▸ TASK MATERIAL:
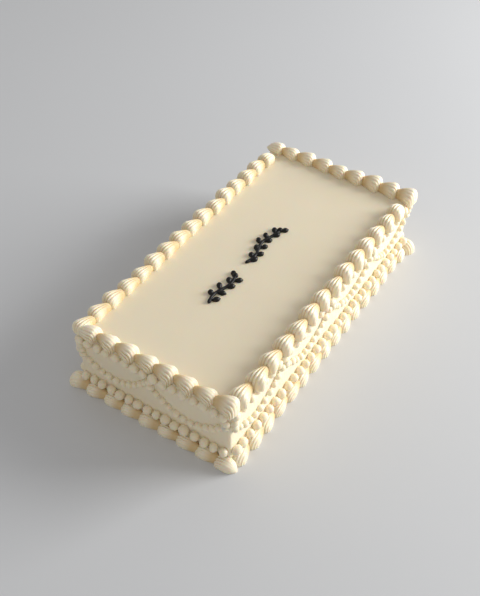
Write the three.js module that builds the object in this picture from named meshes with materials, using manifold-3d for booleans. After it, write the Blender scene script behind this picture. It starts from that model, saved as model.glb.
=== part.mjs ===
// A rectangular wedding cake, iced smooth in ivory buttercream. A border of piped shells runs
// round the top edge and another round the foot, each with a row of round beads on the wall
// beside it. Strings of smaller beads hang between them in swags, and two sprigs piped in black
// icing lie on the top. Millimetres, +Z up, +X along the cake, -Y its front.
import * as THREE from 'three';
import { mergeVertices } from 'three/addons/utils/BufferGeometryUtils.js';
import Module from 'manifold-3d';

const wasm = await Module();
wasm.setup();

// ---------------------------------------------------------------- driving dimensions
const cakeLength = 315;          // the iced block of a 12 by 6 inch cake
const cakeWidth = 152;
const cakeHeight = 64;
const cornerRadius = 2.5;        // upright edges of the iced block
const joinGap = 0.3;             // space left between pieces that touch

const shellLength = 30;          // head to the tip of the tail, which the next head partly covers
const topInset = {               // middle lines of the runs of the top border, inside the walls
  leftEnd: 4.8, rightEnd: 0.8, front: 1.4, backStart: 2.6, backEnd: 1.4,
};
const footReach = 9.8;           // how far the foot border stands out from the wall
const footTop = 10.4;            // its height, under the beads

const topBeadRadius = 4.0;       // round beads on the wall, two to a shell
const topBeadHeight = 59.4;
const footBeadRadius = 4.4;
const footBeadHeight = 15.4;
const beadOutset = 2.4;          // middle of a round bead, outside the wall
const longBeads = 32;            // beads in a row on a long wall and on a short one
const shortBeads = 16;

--

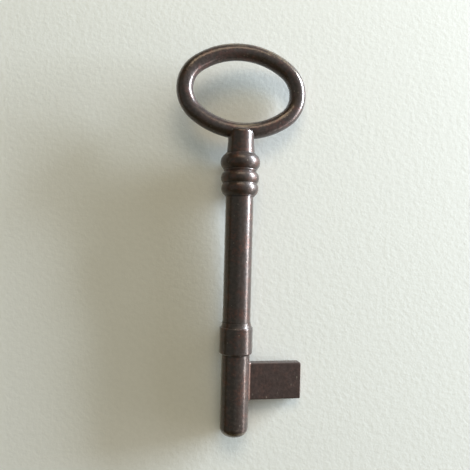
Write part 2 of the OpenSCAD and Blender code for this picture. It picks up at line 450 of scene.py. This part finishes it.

▸ DIRECTIVE: Output exactly the lines of the material above from the one containing "Write the three.js" up to and including the one containing "const joinGap = 0.3;".

▸ RESULT BELOW:
Write the three.js module that builds the object in this picture from named meshes with materials, using manifold-3d for booleans. After it, write the Blender scene script behind this picture. It starts from that model, saved as model.glb.
=== part.mjs ===
// A rectangular wedding cake, iced smooth in ivory buttercream. A border of piped shells runs
// round the top edge and another round the foot, each with a row of round beads on the wall
// beside it. Strings of smaller beads hang between them in swags, and two sprigs piped in black
// icing lie on the top. Millimetres, +Z up, +X along the cake, -Y its front.
import * as THREE from 'three';
import { mergeVertices } from 'three/addons/utils/BufferGeometryUtils.js';
import Module from 'manifold-3d';

const wasm = await Module();
wasm.setup();

// ---------------------------------------------------------------- driving dimensions
const cakeLength = 315;          // the iced block of a 12 by 6 inch cake
const cakeWidth = 152;
const cakeHeight = 64;
const cornerRadius = 2.5;        // upright edges of the iced block
const joinGap = 0.3;             // space left between pieces that touch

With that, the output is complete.